→ **Exercise materials**
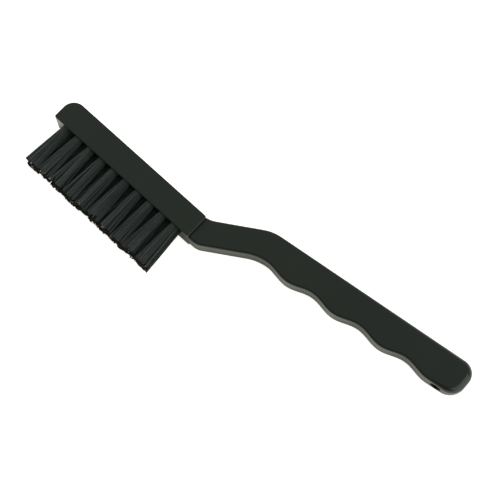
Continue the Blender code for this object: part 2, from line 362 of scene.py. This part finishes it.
def bump(nodes, links, height, strength, distance, base=None):
    """Bumped normal, on top of another if given."""
    node = nodes.new("ShaderNodeBump")
    node.inputs["Strength"].default_value = strength
    node.inputs["Distance"].default_value = distance
    links.new(height, node.inputs["Height"])
    if base:
        links.new(base, node.inputs["Normal"])
    return node.outputs["Normal"]


# Materials: texture scales are per metre

NOISE_RANGE = (0.3, 0.7)
WHOLE_RANGE = (0, 1)
PLASTIC_IOR = 1.5

PLASTIC_DARK = (0.0030, 0.0085, 0.0030)
PLASTIC_LIGHT = (0.0050, 0.0115, 0.0050)
CLOUDS = {"scale": 45, "detail": 3}
GRAIN = {"scale": 3800, "detail": 2, "roughness": 0.6}
PORES = {"scale": 1300, "detail": 1}
SCUFFS = {"scale": 260, "detail": 4, "roughness": 0.7, "stretch": (0.25, 1.6, 1.6)}
CLOUD_SHARE = 0.85
SCUFF_RANGE = (0.35, 0.75)
SCUFF_ROUGHNESS = (0.22, 0.17)
GRAIN_ROUGHNESS = (-0.015, 0.015)
GRAIN_STRENGTH = 0.12
GRAIN_HEIGHT = 0.008 * MM
PORE_STRENGTH = 0.06
PORE_HEIGHT = 0.012 * MM


def satin_plastic():
    """Dark moulded plastic with a fine grain, faint flow marks and handling scuffs."""
    result, nodes, links, shader = new_material("satin_plastic_fine")
    place = nodes.new("ShaderNodeTexCoord").outputs["Object"]
    clouds = texture(nodes, links, place, **CLOUDS)
    grain = texture(nodes, links, place, **GRAIN)
    pores = texture(nodes, links, place, **PORES)
    scuffs = texture(nodes, links, place, **SCUFFS)
    tone = spread(nodes, links, blend(nodes, links, clouds, pores, CLOUD_SHARE),
                  NOISE_RANGE, WHOLE_RANGE)
    links.new(shade(nodes, links, tone, PLASTIC_DARK, PLASTIC_LIGHT), shader.inputs["Base Color"])
    rough = calculate(nodes, links, "ADD",
                      spread(nodes, links, scuffs, SCUFF_RANGE, SCUFF_ROUGHNESS),
                      spread(nodes, links, grain, NOISE_RANGE, GRAIN_ROUGHNESS))
    links.new(rough, shader.inputs["Roughness"])
    fine = bump(nodes, links, grain, GRAIN_STRENGTH, GRAIN_HEIGHT)
    links.new(bump(nodes, links, pores, PORE_STRENGTH, PORE_HEIGHT, fine), shader.inputs["Normal"])
    shader.inputs["IOR"].default_value = PLASTIC_IOR
    return result


STREAKS = {"scale": 900, "detail": 2, "stretch": (1, 0.06, 1)}
DRAW_MARKS = {"scale": 6000, "detail": 1, "stretch": (1, 0.02, 1)}
OWN_TONE_SHARE = 0.5
TONE_RANGE = (0.2, 0.8)
# Filament side tones, root to tip: the paler tip is partly wear and partly painted light
ROOT_DARK = (0.0140, 0.0240, 0.0180)
ROOT_LIGHT = (0.0200, 0.0320, 0.0255)
TIP_DARK = (0.0250, 0.0360, 0.0320)
TIP_LIGHT = (0.0380, 0.0530, 0.0470)
WEAR_AND_LIGHT_START_SHARE = 0.3
WEAR_AND_LIGHT_RANGE = (FACE_Y - WEAR_AND_LIGHT_START_SHARE * BRISTLE_LENGTH, FACE_Y - BRISTLE_LENGTH)
# Painted shade on each filament's last stretch and cut end, and a painted highlight on some cut ends
CUT_SHADE = (0.010, 0.010, 0.006)
CUT_HIGHLIGHT = (0.62, 0.57, 0.43)
SIDE_AND_CUT_SPECULAR = (0.5, 0.03)
NYLON_ROUGHNESS = (0.44, 0.58)
DRAW_STRENGTH = 0.2
DRAW_HEIGHT = 0.006 * MM


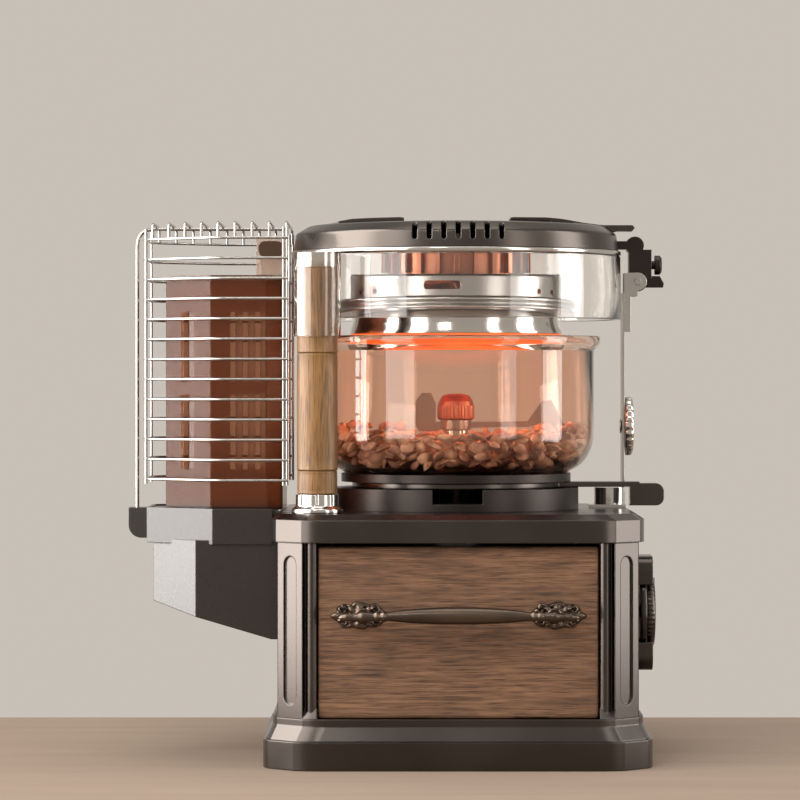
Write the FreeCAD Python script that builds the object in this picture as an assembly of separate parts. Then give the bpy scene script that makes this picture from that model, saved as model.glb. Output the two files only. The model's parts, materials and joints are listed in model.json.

→ **Problem requirements**
Copy all the lines, exactly.

→ **In response**
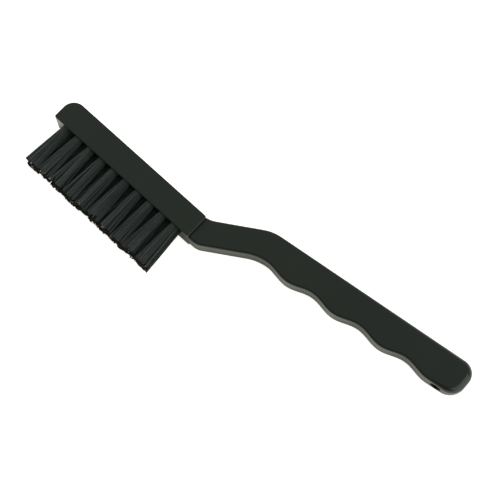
Continue the Blender code for this object: part 2, from line 362 of scene.py. This part finishes it.
def bump(nodes, links, height, strength, distance, base=None):
    """Bumped normal, on top of another if given."""
    node = nodes.new("ShaderNodeBump")
    node.inputs["Strength"].default_value = strength
    node.inputs["Distance"].default_value = distance
    links.new(height, node.inputs["Height"])
    if base:
        links.new(base, node.inputs["Normal"])
    return node.outputs["Normal"]


# Materials: texture scales are per metre

NOISE_RANGE = (0.3, 0.7)
WHOLE_RANGE = (0, 1)
PLASTIC_IOR = 1.5

PLASTIC_DARK = (0.0030, 0.0085, 0.0030)
PLASTIC_LIGHT = (0.0050, 0.0115, 0.0050)
CLOUDS = {"scale": 45, "detail": 3}
GRAIN = {"scale": 3800, "detail": 2, "roughness": 0.6}
PORES = {"scale": 1300, "detail": 1}
SCUFFS = {"scale": 260, "detail": 4, "roughness": 0.7, "stretch": (0.25, 1.6, 1.6)}
CLOUD_SHARE = 0.85
SCUFF_RANGE = (0.35, 0.75)
SCUFF_ROUGHNESS = (0.22, 0.17)
GRAIN_ROUGHNESS = (-0.015, 0.015)
GRAIN_STRENGTH = 0.12
GRAIN_HEIGHT = 0.008 * MM
PORE_STRENGTH = 0.06
PORE_HEIGHT = 0.012 * MM


def satin_plastic():
    """Dark moulded plastic with a fine grain, faint flow marks and handling scuffs."""
    result, nodes, links, shader = new_material("satin_plastic_fine")
    place = nodes.new("ShaderNodeTexCoord").outputs["Object"]
    clouds = texture(nodes, links, place, **CLOUDS)
    grain = texture(nodes, links, place, **GRAIN)
    pores = texture(nodes, links, place, **PORES)
    scuffs = texture(nodes, links, place, **SCUFFS)
    tone = spread(nodes, links, blend(nodes, links, clouds, pores, CLOUD_SHARE),
                  NOISE_RANGE, WHOLE_RANGE)
    links.new(shade(nodes, links, tone, PLASTIC_DARK, PLASTIC_LIGHT), shader.inputs["Base Color"])
    rough = calculate(nodes, links, "ADD",
                      spread(nodes, links, scuffs, SCUFF_RANGE, SCUFF_ROUGHNESS),
                      spread(nodes, links, grain, NOISE_RANGE, GRAIN_ROUGHNESS))
    links.new(rough, shader.inputs["Roughness"])
    fine = bump(nodes, links, grain, GRAIN_STRENGTH, GRAIN_HEIGHT)
    links.new(bump(nodes, links, pores, PORE_STRENGTH, PORE_HEIGHT, fine), shader.inputs["Normal"])
    shader.inputs["IOR"].default_value = PLASTIC_IOR
    return result


STREAKS = {"scale": 900, "detail": 2, "stretch": (1, 0.06, 1)}
DRAW_MARKS = {"scale": 6000, "detail": 1, "stretch": (1, 0.02, 1)}
OWN_TONE_SHARE = 0.5
TONE_RANGE = (0.2, 0.8)
# Filament side tones, root to tip: the paler tip is partly wear and partly painted light
ROOT_DARK = (0.0140, 0.0240, 0.0180)
ROOT_LIGHT = (0.0200, 0.0320, 0.0255)
TIP_DARK = (0.0250, 0.0360, 0.0320)
TIP_LIGHT = (0.0380, 0.0530, 0.0470)
WEAR_AND_LIGHT_START_SHARE = 0.3
WEAR_AND_LIGHT_RANGE = (FACE_Y - WEAR_AND_LIGHT_START_SHARE * BRISTLE_LENGTH, FACE_Y - BRISTLE_LENGTH)
# Painted shade on each filament's last stretch and cut end, and a painted highlight on some cut ends
CUT_SHADE = (0.010, 0.010, 0.006)
CUT_HIGHLIGHT = (0.62, 0.57, 0.43)
SIDE_AND_CUT_SPECULAR = (0.5, 0.03)
NYLON_ROUGHNESS = (0.44, 0.58)
DRAW_STRENGTH = 0.2
DRAW_HEIGHT = 0.006 * MM


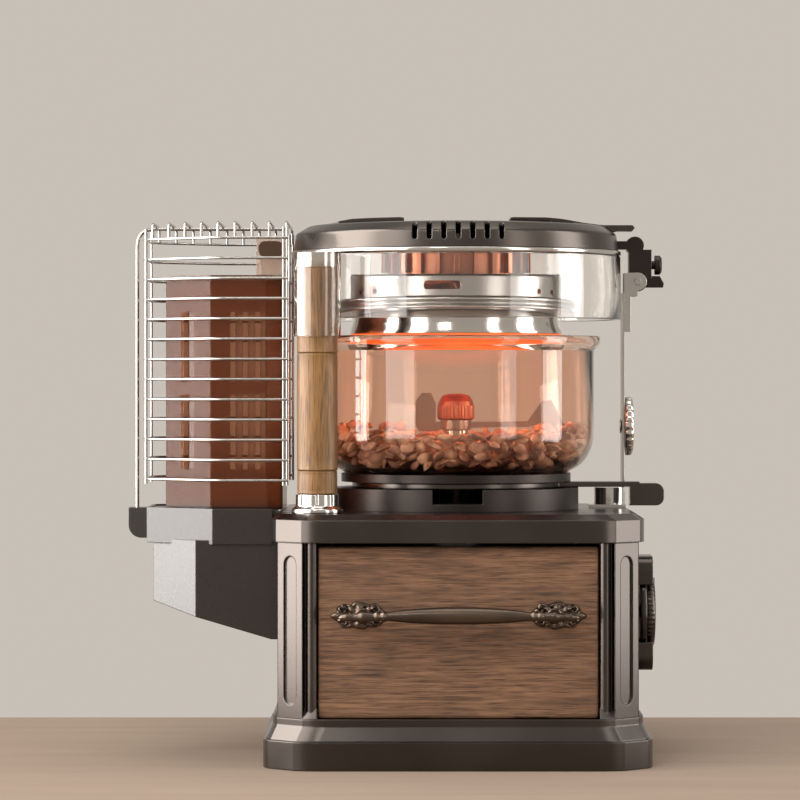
Write the FreeCAD Python script that builds the object in this picture as an assembly of separate parts. Then give the bpy scene script that makes this picture from that model, saved as model.glb. Output the two files only. The model's parts, materials and joints are listed in model.json.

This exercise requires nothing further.